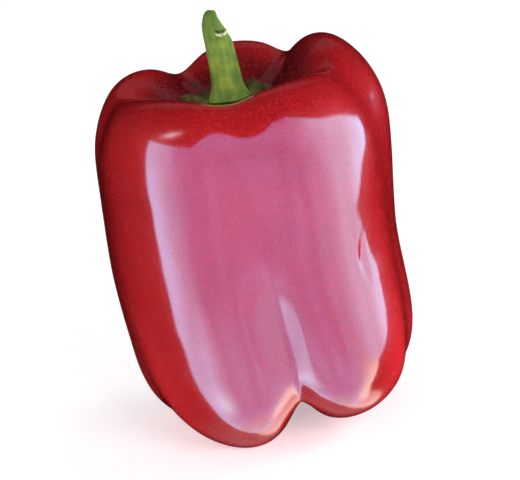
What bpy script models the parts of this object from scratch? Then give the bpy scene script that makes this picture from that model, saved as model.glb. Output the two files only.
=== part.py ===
"""A bell pepper: one fleshy fruit of five lobes, its green calyx and its stem.

Metres, +Z up. The fruit stands on the feet of its lobes, on the plane Z = 0, and its front faces -Y.
The origin is the centre of its footprint. Angles turn counterclockwise from +X, seen from above.
"""

from collections import namedtuple

import bpy
import numpy as np
from mathutils import Matrix

MM = 0.001

# Fruit: sizes of an average lobe, which the lobe table varies
BODY_RADIUS = 42.5 * MM
BODY_HEIGHT = 98 * MM  # from the feet to the shoulder crests
CREST_RING = 28 * MM  # radius of the ring on which the crests lie
CRATER_FLOOR = 9 * MM  # radius of the flat floor round the stem
CRATER_DEPTH = 9.5 * MM  # from the crests down to that floor
FOOT_RING = 20 * MM  # radius of the ring on which the feet lie
FOOT_DROP = 1.4 * MM  # how far below the ground the feet reach before they are cut flat
NAVEL_HEIGHT = 11 * MM  # of the bottom's centre above the ground

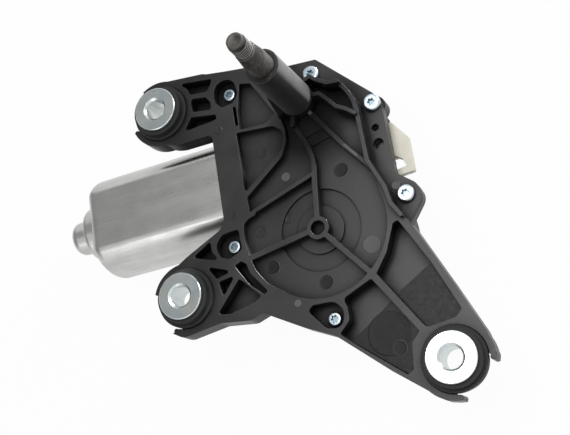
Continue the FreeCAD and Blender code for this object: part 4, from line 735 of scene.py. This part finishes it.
def turned(outline, steps):
    """An outline of (radius, height) in millimetres, spun round the Z axis."""
    mesh = bpy.data.meshes.new("turned")
    points = [(r * MM, 0.0, z * MM) for r, z in outline]
    mesh.from_pydata(points, [(k, k + 1) for k in range(len(points) - 1)], [])
    piece = bpy.data.objects.new("turned", mesh)
    scene.collection.objects.link(piece)
    select_only(piece)
    bpy.ops.object.mode_set(mode="EDIT")
    bpy.ops.mesh.select_all(action="SELECT")
    bpy.ops.mesh.spin(steps=steps, angle=2 * math.pi, center=(0, 0, 0), axis=(0, 0, 1))
    bpy.ops.mesh.select_all(action="SELECT")
    bpy.ops.mesh.remove_doubles(threshold=0.00001)
    bpy.ops.mesh.normals_make_consistent(inside=False)
    bpy.ops.object.mode_set(mode="OBJECT")
    return piece


shaft_body = turned(shaft_outline, 2 * KNURLS)
for vertex in shaft_body.data.vertices:
    x, y, z = vertex.co
    if KNURL_LOW + 0.5 < z / MM < KNURL_HIGH - 0.5:
        column = round(math.atan2(y, x) / (2 * math.pi) * 2 * KNURLS)
        if column % 2:
            radius = math.hypot(x, y)
            vertex.co.xy = vertex.co.xy * (radius - KNURL_DEPTH * MM) / radius

thread_mesh = bpy.data.meshes.new("thread")
foot_r = THREAD_ROOT - 0.25
tooth = [(foot_r, -FOOT_HALF), (THREAD_CREST, -CREST_HALF), (THREAD_CREST, CREST_HALF), (foot_r, FOOT_HALF)]
tooth_points = [(r * MM, 0.0, (THREAD_LOW + z) * MM) for r, z in tooth]
thread_mesh.from_pydata(tooth_points, [(0, 1), (1, 2), (2, 3), (3, 0)], [])
thread = bpy.data.objects.new("thread", thread_mesh)
scene.collection.objects.link(thread)
select_only(thread)
wind = thread.modifiers.new("wind", "SCREW")
wind.axis = "Z"
wind.angle = 2 * math.pi * THREAD_TURNS
wind.screw_offset = THREAD_PITCH * THREAD_TURNS * MM
wind.steps = int(48 * THREAD_TURNS)
wind.render_steps = wind.steps
bpy.ops.object.modifier_apply(modifier="wind")
bpy.ops.object.mode_set(mode="EDIT")
bpy.ops.mesh.select_all(action="SELECT")
bpy.ops.mesh.fill_holes(sides=4)
bpy.ops.mesh.select_all(action="SELECT")
bpy.ops.mesh.normals_make_consistent(inside=False)
bpy.ops.object.mode_set(mode="OBJECT")
for vertex in thread.data.vertices:
    turn = (vertex.co.z / MM - THREAD_LOW) / (THREAD_PITCH * THREAD_TURNS)
    fade = min(1.0, 10.0 * max(0.0, min(turn, 1.0 - turn)) + 0.35)
    radius = math.hypot(vertex.co.x, vertex.co.y)
    if radius > THREAD_ROOT * MM:
        kept = THREAD_ROOT * MM + (radius - THREAD_ROOT * MM) * fade
        vertex.co.xy = vertex.co.xy * kept / radius


def phosphate(name, dark, light, bare, wear):
    """Dark phosphated steel, rubbed bare on its crests and edges."""
    finish, tree, shader, coords = new_finish(name)
    normal, near_edge = rounded_edges(tree, 0.15 * MM)
    clouds = grain(tree, coords, 1.8 * MM, 4.0)
    lines = grain(tree, coords, 0.16 * MM, 3.0, (10.0, 10.0, 1.0))
    body = tint(tree, clouds, dark, light)
    lighter_edges = times(tree, near_edge, level(tree, lines, 0.4 * wear, wear))
    tree.links.new(blend_colour(tree, lighter_edges, body, bare), shader.inputs["Base Color"])
    shader.inputs["Metallic"].default_value = 0.75
    tree.links.new(level(tree, clouds, 0.38, 0.55), shader.inputs["Roughness"])
    relief(tree, shader, lines, 0.01 * MM, normal)
    return finish


shaft_dark = phosphate("shaft_phosphate", (0.05, 0.046, 0.043), (0.1, 0.092, 0.086), (0.3, 0.29, 0.28), 0.8)
shaft = settle(shaft_body, "output_shaft_turned", "output", "dark_shaft", shaft_dark)
select_only(shaft)
bpy.ops.object.shade_smooth_by_angle(angle=SHARP_EDGE)
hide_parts("output_shaft")


def shaded_worn_thread(name, dark, light, crest):
    """Flanks painted dark, a painted shade in the grooves, that turn towards the crest to a light colour that
    is rubbed steel and a painted highlight.
    """
    finish, tree, shader, coords = new_finish(name)
    across = tree.nodes.new("ShaderNodeVectorMath")
    across.operation = "MULTIPLY"
    across.inputs[1].default_value = (1.0, 1.0, 0.0)
    tree.links.new(coords, across.inputs[0])
    from_axis = tree.nodes.new("ShaderNodeVectorMath")
    from_axis.operation = "LENGTH"
    tree.links.new(across.outputs[0], from_axis.inputs[0])
    # Painted shade on the flanks and painted highlight on the crests, by distance from the axis.
    on_crest = level(tree, from_axis.outputs["Value"], 0.0, 1.0, CREST_PAINT_FROM * MM, THREAD_CREST * MM)
    flank = tint(tree, grain(tree, coords, 1.2 * MM, 3.0), dark, light)
    tree.links.new(blend_colour(tree, on_crest, flank, crest), shader.inputs["Base Color"])
    shader.inputs["Metallic"].default_value = 0.8
    tree.links.new(level(tree, on_crest, 0.5, 0.3), shader.inputs["Roughness"])
    return finish


thread_shaded_worn = shaded_worn_thread("thread_shaded_worn", (0.008, 0.0075, 0.007), (0.025, 0.023, 0.022), (0.31, 0.3, 0.29))
settle(thread, "output_shaft_thread", "output", "dark_shaft", thread_shaded_worn)
select_only(thread)
bpy.ops.object.shade_smooth_by_angle(angle=SHARP_EDGE)
dress(soft_matter("seal_rubber", (0.012, 0.012, 0.012), (0.02, 0.02, 0.02), 0.55, 0.2, 0.01), "shaft_seal")

# The connector.
# A natural nylon shell, creamy and slightly translucent, stands at the case's right
# side around five flat brass tabs.
connector_nylon = moulded("connector_nylon", (0.76, 0.735, 0.62), (0.87, 0.845, 0.75), 0.4, 0.3)
dress(connector_nylon, "connector_shell")

# The size of what is shown.
lo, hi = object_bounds()
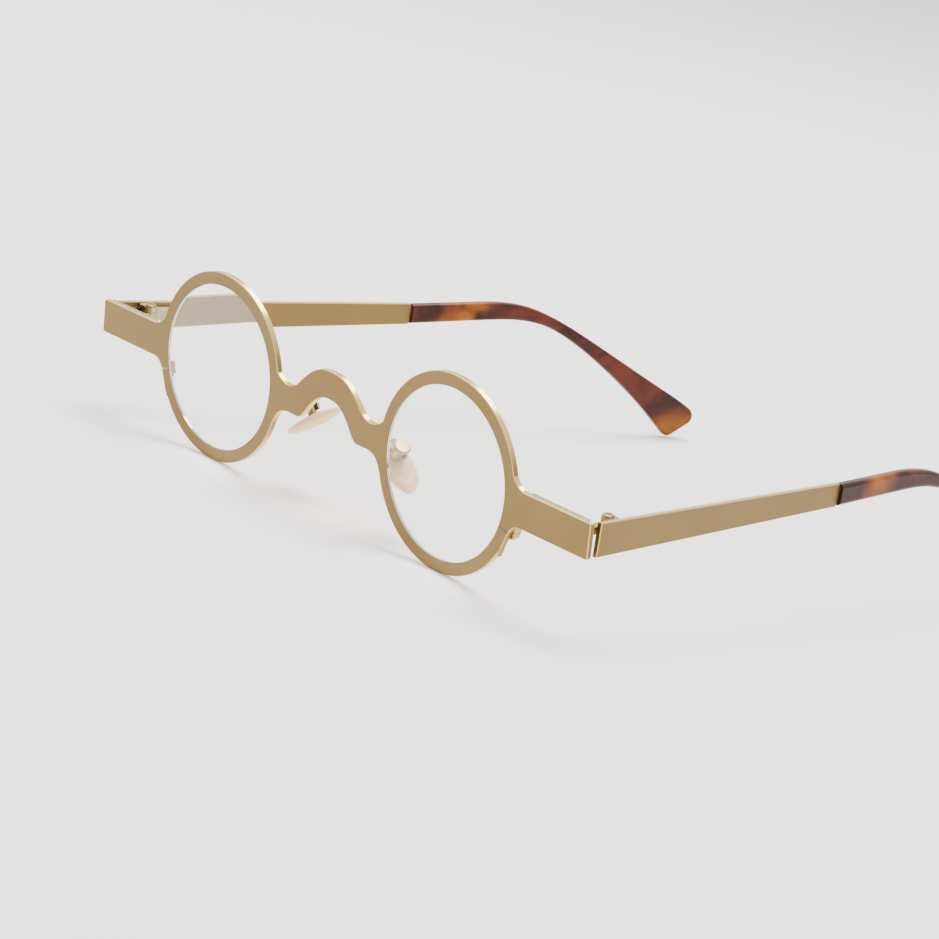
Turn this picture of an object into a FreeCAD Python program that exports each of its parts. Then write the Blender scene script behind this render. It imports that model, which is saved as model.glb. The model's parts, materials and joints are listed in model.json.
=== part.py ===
****
### WHAT TO PRODUCE
Your task is to extract all of the records exactly.

### TASK RESULT
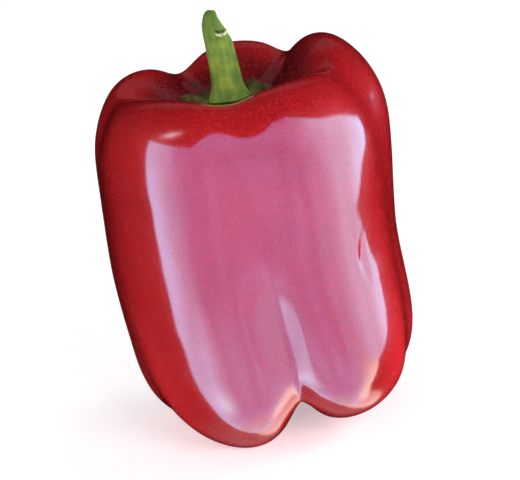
What bpy script models the parts of this object from scratch? Then give the bpy scene script that makes this picture from that model, saved as model.glb. Output the two files only.
=== part.py ===
"""A bell pepper: one fleshy fruit of five lobes, its green calyx and its stem.

Metres, +Z up. The fruit stands on the feet of its lobes, on the plane Z = 0, and its front faces -Y.
The origin is the centre of its footprint. Angles turn counterclockwise from +X, seen from above.
"""

from collections import namedtuple

import bpy
import numpy as np
from mathutils import Matrix

MM = 0.001

# Fruit: sizes of an average lobe, which the lobe table varies
BODY_RADIUS = 42.5 * MM
BODY_HEIGHT = 98 * MM  # from the feet to the shoulder crests
CREST_RING = 28 * MM  # radius of the ring on which the crests lie
CRATER_FLOOR = 9 * MM  # radius of the flat floor round the stem
CRATER_DEPTH = 9.5 * MM  # from the crests down to that floor
FOOT_RING = 20 * MM  # radius of the ring on which the feet lie
FOOT_DROP = 1.4 * MM  # how far below the ground the feet reach before they are cut flat
NAVEL_HEIGHT = 11 * MM  # of the bottom's centre above the ground

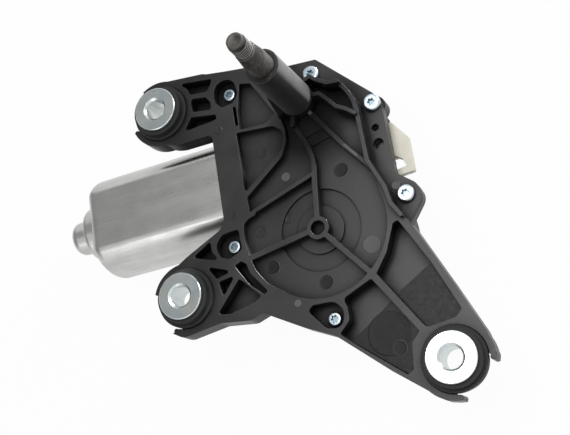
Continue the FreeCAD and Blender code for this object: part 4, from line 735 of scene.py. This part finishes it.
def turned(outline, steps):
    """An outline of (radius, height) in millimetres, spun round the Z axis."""
    mesh = bpy.data.meshes.new("turned")
    points = [(r * MM, 0.0, z * MM) for r, z in outline]
    mesh.from_pydata(points, [(k, k + 1) for k in range(len(points) - 1)], [])
    piece = bpy.data.objects.new("turned", mesh)
    scene.collection.objects.link(piece)
    select_only(piece)
    bpy.ops.object.mode_set(mode="EDIT")
    bpy.ops.mesh.select_all(action="SELECT")
    bpy.ops.mesh.spin(steps=steps, angle=2 * math.pi, center=(0, 0, 0), axis=(0, 0, 1))
    bpy.ops.mesh.select_all(action="SELECT")
    bpy.ops.mesh.remove_doubles(threshold=0.00001)
    bpy.ops.mesh.normals_make_consistent(inside=False)
    bpy.ops.object.mode_set(mode="OBJECT")
    return piece


shaft_body = turned(shaft_outline, 2 * KNURLS)
for vertex in shaft_body.data.vertices:
    x, y, z = vertex.co
    if KNURL_LOW + 0.5 < z / MM < KNURL_HIGH - 0.5:
        column = round(math.atan2(y, x) / (2 * math.pi) * 2 * KNURLS)
        if column % 2:
            radius = math.hypot(x, y)
            vertex.co.xy = vertex.co.xy * (radius - KNURL_DEPTH * MM) / radius

thread_mesh = bpy.data.meshes.new("thread")
foot_r = THREAD_ROOT - 0.25
tooth = [(foot_r, -FOOT_HALF), (THREAD_CREST, -CREST_HALF), (THREAD_CREST, CREST_HALF), (foot_r, FOOT_HALF)]
tooth_points = [(r * MM, 0.0, (THREAD_LOW + z) * MM) for r, z in tooth]
thread_mesh.from_pydata(tooth_points, [(0, 1), (1, 2), (2, 3), (3, 0)], [])
thread = bpy.data.objects.new("thread", thread_mesh)
scene.collection.objects.link(thread)
select_only(thread)
wind = thread.modifiers.new("wind", "SCREW")
wind.axis = "Z"
wind.angle = 2 * math.pi * THREAD_TURNS
wind.screw_offset = THREAD_PITCH * THREAD_TURNS * MM
wind.steps = int(48 * THREAD_TURNS)
wind.render_steps = wind.steps
bpy.ops.object.modifier_apply(modifier="wind")
bpy.ops.object.mode_set(mode="EDIT")
bpy.ops.mesh.select_all(action="SELECT")
bpy.ops.mesh.fill_holes(sides=4)
bpy.ops.mesh.select_all(action="SELECT")
bpy.ops.mesh.normals_make_consistent(inside=False)
bpy.ops.object.mode_set(mode="OBJECT")
for vertex in thread.data.vertices:
    turn = (vertex.co.z / MM - THREAD_LOW) / (THREAD_PITCH * THREAD_TURNS)
    fade = min(1.0, 10.0 * max(0.0, min(turn, 1.0 - turn)) + 0.35)
    radius = math.hypot(vertex.co.x, vertex.co.y)
    if radius > THREAD_ROOT * MM:
        kept = THREAD_ROOT * MM + (radius - THREAD_ROOT * MM) * fade
        vertex.co.xy = vertex.co.xy * kept / radius


def phosphate(name, dark, light, bare, wear):
    """Dark phosphated steel, rubbed bare on its crests and edges."""
    finish, tree, shader, coords = new_finish(name)
    normal, near_edge = rounded_edges(tree, 0.15 * MM)
    clouds = grain(tree, coords, 1.8 * MM, 4.0)
    lines = grain(tree, coords, 0.16 * MM, 3.0, (10.0, 10.0, 1.0))
    body = tint(tree, clouds, dark, light)
    lighter_edges = times(tree, near_edge, level(tree, lines, 0.4 * wear, wear))
    tree.links.new(blend_colour(tree, lighter_edges, body, bare), shader.inputs["Base Color"])
    shader.inputs["Metallic"].default_value = 0.75
    tree.links.new(level(tree, clouds, 0.38, 0.55), shader.inputs["Roughness"])
    relief(tree, shader, lines, 0.01 * MM, normal)
    return finish


shaft_dark = phosphate("shaft_phosphate", (0.05, 0.046, 0.043), (0.1, 0.092, 0.086), (0.3, 0.29, 0.28), 0.8)
shaft = settle(shaft_body, "output_shaft_turned", "output", "dark_shaft", shaft_dark)
select_only(shaft)
bpy.ops.object.shade_smooth_by_angle(angle=SHARP_EDGE)
hide_parts("output_shaft")


def shaded_worn_thread(name, dark, light, crest):
    """Flanks painted dark, a painted shade in the grooves, that turn towards the crest to a light colour that
    is rubbed steel and a painted highlight.
    """
    finish, tree, shader, coords = new_finish(name)
    across = tree.nodes.new("ShaderNodeVectorMath")
    across.operation = "MULTIPLY"
    across.inputs[1].default_value = (1.0, 1.0, 0.0)
    tree.links.new(coords, across.inputs[0])
    from_axis = tree.nodes.new("ShaderNodeVectorMath")
    from_axis.operation = "LENGTH"
    tree.links.new(across.outputs[0], from_axis.inputs[0])
    # Painted shade on the flanks and painted highlight on the crests, by distance from the axis.
    on_crest = level(tree, from_axis.outputs["Value"], 0.0, 1.0, CREST_PAINT_FROM * MM, THREAD_CREST * MM)
    flank = tint(tree, grain(tree, coords, 1.2 * MM, 3.0), dark, light)
    tree.links.new(blend_colour(tree, on_crest, flank, crest), shader.inputs["Base Color"])
    shader.inputs["Metallic"].default_value = 0.8
    tree.links.new(level(tree, on_crest, 0.5, 0.3), shader.inputs["Roughness"])
    return finish


thread_shaded_worn = shaded_worn_thread("thread_shaded_worn", (0.008, 0.0075, 0.007), (0.025, 0.023, 0.022), (0.31, 0.3, 0.29))
settle(thread, "output_shaft_thread", "output", "dark_shaft", thread_shaded_worn)
select_only(thread)
bpy.ops.object.shade_smooth_by_angle(angle=SHARP_EDGE)
dress(soft_matter("seal_rubber", (0.012, 0.012, 0.012), (0.02, 0.02, 0.02), 0.55, 0.2, 0.01), "shaft_seal")

# The connector.
# A natural nylon shell, creamy and slightly translucent, stands at the case's right
# side around five flat brass tabs.
connector_nylon = moulded("connector_nylon", (0.76, 0.735, 0.62), (0.87, 0.845, 0.75), 0.4, 0.3)
dress(connector_nylon, "connector_shell")

# The size of what is shown.
lo, hi = object_bounds()
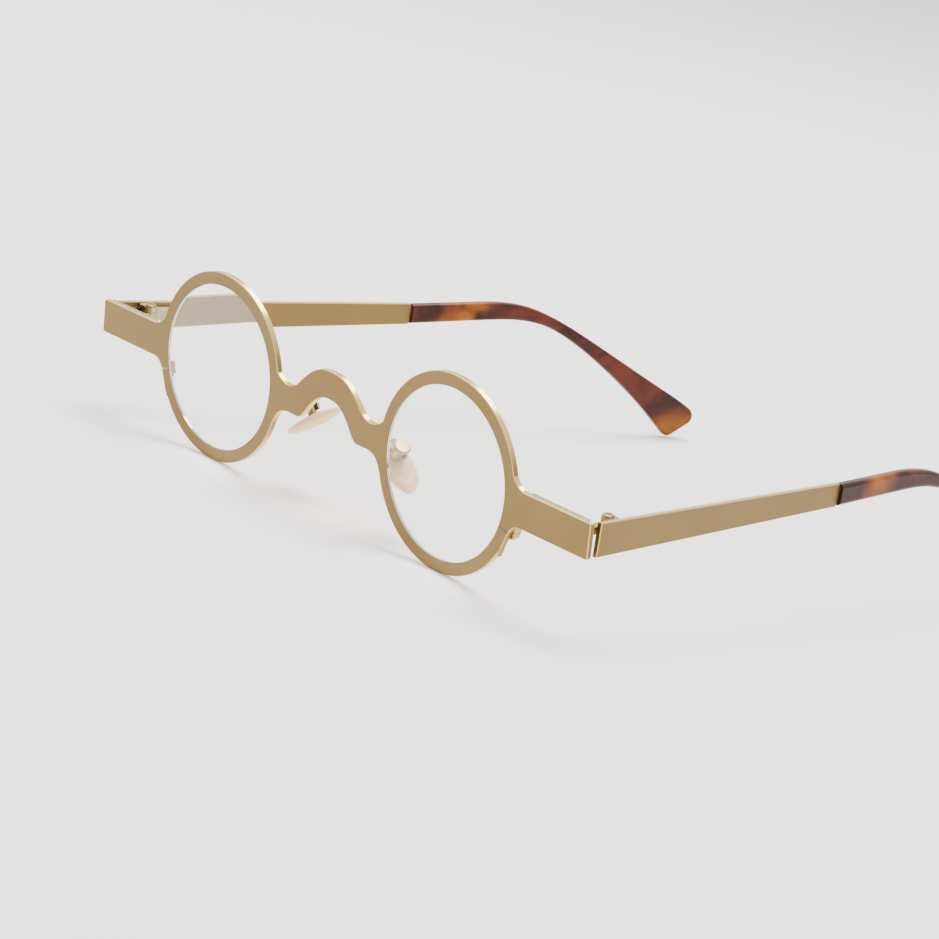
Turn this picture of an object into a FreeCAD Python program that exports each of its parts. Then write the Blender scene script behind this render. It imports that model, which is saved as model.glb. The model's parts, materials and joints are listed in model.json.
=== part.py ===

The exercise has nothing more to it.